• Dataset extract
* * * *

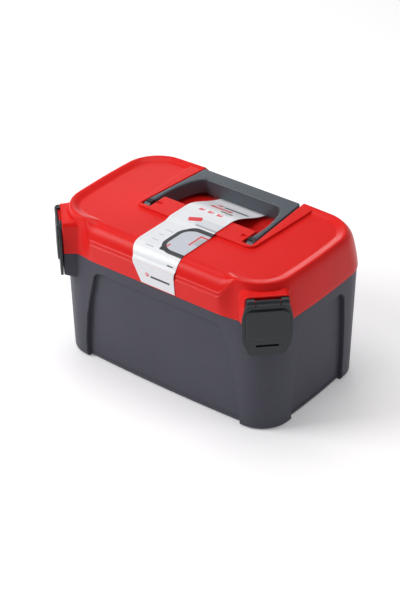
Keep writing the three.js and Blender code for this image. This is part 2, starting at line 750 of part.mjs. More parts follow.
// ---- Card sleeve: a folded strip that follows the lid's front and top, then dips into the bay ----
function cardPath(out) {
  const top = platformZ + out;
  const [seam, ...front] = frontProfile(out).reverse();
  const share = CARD.hem / (front[0][1] - seam[1]); // of the way from the seam up the front's slope
  return [
    [seam[0] + (front[0][0] - seam[0]) * share, lidZ + CARD.hem],
    ...front,
    [platformFrontY - 3, panelZ + out],
    [platformFrontY - out - 0.2, top],
    [bayFrontY + 1, top],
    [bayFrontY + 24, platformZ - 10.2 + out],
    [gripY - 21, bayFloorZ + 6.5 + out],
    [gripY - 1, bayFloorZ + CARD.aboveBay + out],
    [gripY + CARD.underGrip, bayFloorZ + CARD.aboveBay + out - 0.4],
  ];
}

// The hanging front flap narrows towards its hem; behind the lid's front edge the strip keeps its width.
function cardSleeve() {
  const strip = [...cardPath(GAP), ...cardPath(GAP + CARD.t).reverse()].reverse();
  const { half } = CARD;
  const flap = [
    [CARD_FLAP.left, lidZ],
    [CARD_FLAP.right, lidZ],
    [half, panelZ],
    [half, LID_TOP_Z],
    [-half, LID_TOP_Z],
    [-half, panelZ],
  ];
  const edgeY = ROLL.start - HALF_DEPTH;
  const front = solid(profileAlongY(flap, -2 * HALF_DEPTH, edgeY));
  const rest = solid(box(-half, half, edgeY, HALF_DEPTH, bayFloorZ, LID_TOP_Z + 2));
  return solid(profileAlongX(strip, -half, half)).intersect(front.add(rest));
}

// ---- Assembly ----
const PLASTIC = { metalness: 0, roughness: 0.5 };
const finishes = {
  grey: { ...PLASTIC, color: '#4a4c52' },
  red: { ...PLASTIC, color: '#d8302c', roughness: 0.42 },
  slate: { ...PLASTIC, color: '#4b565e' },
  charcoal: { ...PLASTIC, color: '#2e3337' },
  lightGrey: { ...PLASTIC, color: '#8b9094' },
  card: { metalness: 0, roughness: 0.6, color: '#f1f1f2' },
  steel: { metalness: 1, roughness: 0.35, color: '#a9acb0' },
};

function piece(name, manifold, finish) {
  const mesh = new THREE.Mesh(geometryOf(manifold), new THREE.MeshStandardMaterial(finish));
  mesh.name = name;
  return mesh;
}

const toolbox = new THREE.Group();
toolbox.add(piece('body_shell', bodyShell(), finishes.grey));
toolbox.add(piece('lid_shell', lidShell(), finishes.red));
toolbox.add(piece('handle', handle(), finishes.slate));
toolbox.add(piece('card_sleeve', cardSleeve(), finishes.card));
toolbox.add(piece('tray', tray(), finishes.lightGrey));
toolbox.add(piece('tray_rib', trayRib(), finishes.lightGrey));
toolbox.add(piece('tray_handle', trayHandle(), finishes.red));

for (const [name, side] of SIDES) {
  const corner = new THREE.Group();
  corner.rotation.z = (side * Math.PI) / 4;
  const seat = new THREE.Group();
  seat.position.x = side * latchShift;
  const pin = solid(rodAlongX(LATCH_PIN.r, -LATCH_PIN.half, LATCH_PIN.half, -latchPinN, latchPinZ));
  seat.add(piece(`latch_${name}`, latch(), finishes.charcoal));
  seat.add(piece(`latch_pin_${name}`, pin, finishes.steel));
  corner.add(seat);
  toolbox.add(corner);

  const hingeHalf = HINGE.lidHalf + GAP + HINGE.ear;
  const hingePin = solid(rodAlongX(HINGE.pinR, -hingeHalf, hingeHalf, 0, 0, 12));
  const hinge = piece(`hinge_pin_${name}`, hingePin, finishes.steel);
  hinge.position.set(side * hingeX, hingeY, RIM_Z);
  toolbox.add(hinge);
  toolbox.add(piece(`tray_wall_${name}`, trayWall(side), finishes.lightGrey));
  toolbox.add(piece(`tray_divider_${name}`, divider(side), finishes.lightGrey));
}

export default toolbox;
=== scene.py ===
import math

import bmesh
import bpy
from bpy.props import FloatProperty, FloatVectorProperty, PointerProperty
from mathutils import Matrix, Vector


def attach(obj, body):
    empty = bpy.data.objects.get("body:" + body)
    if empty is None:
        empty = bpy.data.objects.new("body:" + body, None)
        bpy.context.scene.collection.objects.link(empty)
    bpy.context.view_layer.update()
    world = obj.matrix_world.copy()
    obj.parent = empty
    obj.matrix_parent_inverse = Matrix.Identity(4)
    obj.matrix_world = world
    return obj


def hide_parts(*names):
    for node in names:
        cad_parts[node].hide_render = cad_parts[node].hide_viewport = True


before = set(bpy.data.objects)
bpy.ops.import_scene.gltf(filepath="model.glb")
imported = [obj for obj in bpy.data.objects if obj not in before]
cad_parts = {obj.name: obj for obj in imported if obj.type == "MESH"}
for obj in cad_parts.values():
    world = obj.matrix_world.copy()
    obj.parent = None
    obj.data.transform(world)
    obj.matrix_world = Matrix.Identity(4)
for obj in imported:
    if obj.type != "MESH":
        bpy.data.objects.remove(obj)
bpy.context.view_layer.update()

bl_info = {
    "name": "Toolbox with tray",
    "version": (1, 0, 0),
    "blender": (4, 5, 0),
    "location": "3D View > Sidebar > Toolbox",
    "description": "Builds a plastic toolbox with a hinged lid, a carry handle, latches and a lift-out tray",
    "category": "Add Mesh",
}


MM = 0.001
HALF_ROOT = math.sqrt(0.5)
SIDES = (("left", -1), ("right", 1))

# Where the lid's skin turns, on the scale that runs from 0 at the seam to 3 at the top panel
LEDGE_FOOT = 0.74
CREST_END = 1.2

# Sizes that several pieces share
PIN_BORE = 2.1 * MM
LATCH_STUB = 24 * MM
HINGE_STUB = 22.4 * MM
INSERT_GAP = 0.4 * MM
DIVIDER_THICK = 1.8 * MM
CARD_LIFT = 0.45 * MM


# ---- Sizes and colours that a user would change ----
def length(name, millimetres, description):
    return FloatProperty(name=name, description=description, default=millimetres * MM, unit="LENGTH",
                         precision=4)


def share(name, value, description):
    return FloatProperty(name=name, description=description, default=value, min=0.0, max=1.0,
                         subtype="FACTOR")


def colour(name, value, description):
    return FloatVectorProperty(name=name, description=description, default=value, size=3, subtype="COLOR",
                               min=0.0, max=1.0)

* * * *

• Job
Please print exactly, and only, the lines from the line with "for (const [name, side]" to the line with "before = set(bpy.data.objects)", both included.

• Expected output
for (const [name, side] of SIDES) {
  const corner = new THREE.Group();
  corner.rotation.z = (side * Math.PI) / 4;
  const seat = new THREE.Group();
  seat.position.x = side * latchShift;
  const pin = solid(rodAlongX(LATCH_PIN.r, -LATCH_PIN.half, LATCH_PIN.half, -latchPinN, latchPinZ));
  seat.add(piece(`latch_${name}`, latch(), finishes.charcoal));
  seat.add(piece(`latch_pin_${name}`, pin, finishes.steel));
  corner.add(seat);
  toolbox.add(corner);

  const hingeHalf = HINGE.lidHalf + GAP + HINGE.ear;
  const hingePin = solid(rodAlongX(HINGE.pinR, -hingeHalf, hingeHalf, 0, 0, 12));
  const hinge = piece(`hinge_pin_${name}`, hingePin, finishes.steel);
  hinge.position.set(side * hingeX, hingeY, RIM_Z);
  toolbox.add(hinge);
  toolbox.add(piece(`tray_wall_${name}`, trayWall(side), finishes.lightGrey));
  toolbox.add(piece(`tray_divider_${name}`, divider(side), finishes.lightGrey));
}

export default toolbox;
=== scene.py ===
import math

import bmesh
import bpy
from bpy.props import FloatProperty, FloatVectorProperty, PointerProperty
from mathutils import Matrix, Vector


def attach(obj, body):
    empty = bpy.data.objects.get("body:" + body)
    if empty is None:
        empty = bpy.data.objects.new("body:" + body, None)
        bpy.context.scene.collection.objects.link(empty)
    bpy.context.view_layer.update()
    world = obj.matrix_world.copy()
    obj.parent = empty
    obj.matrix_parent_inverse = Matrix.Identity(4)
    obj.matrix_world = world
    return obj


def hide_parts(*names):
    for node in names:
        cad_parts[node].hide_render = cad_parts[node].hide_viewport = True


before = set(bpy.data.objects)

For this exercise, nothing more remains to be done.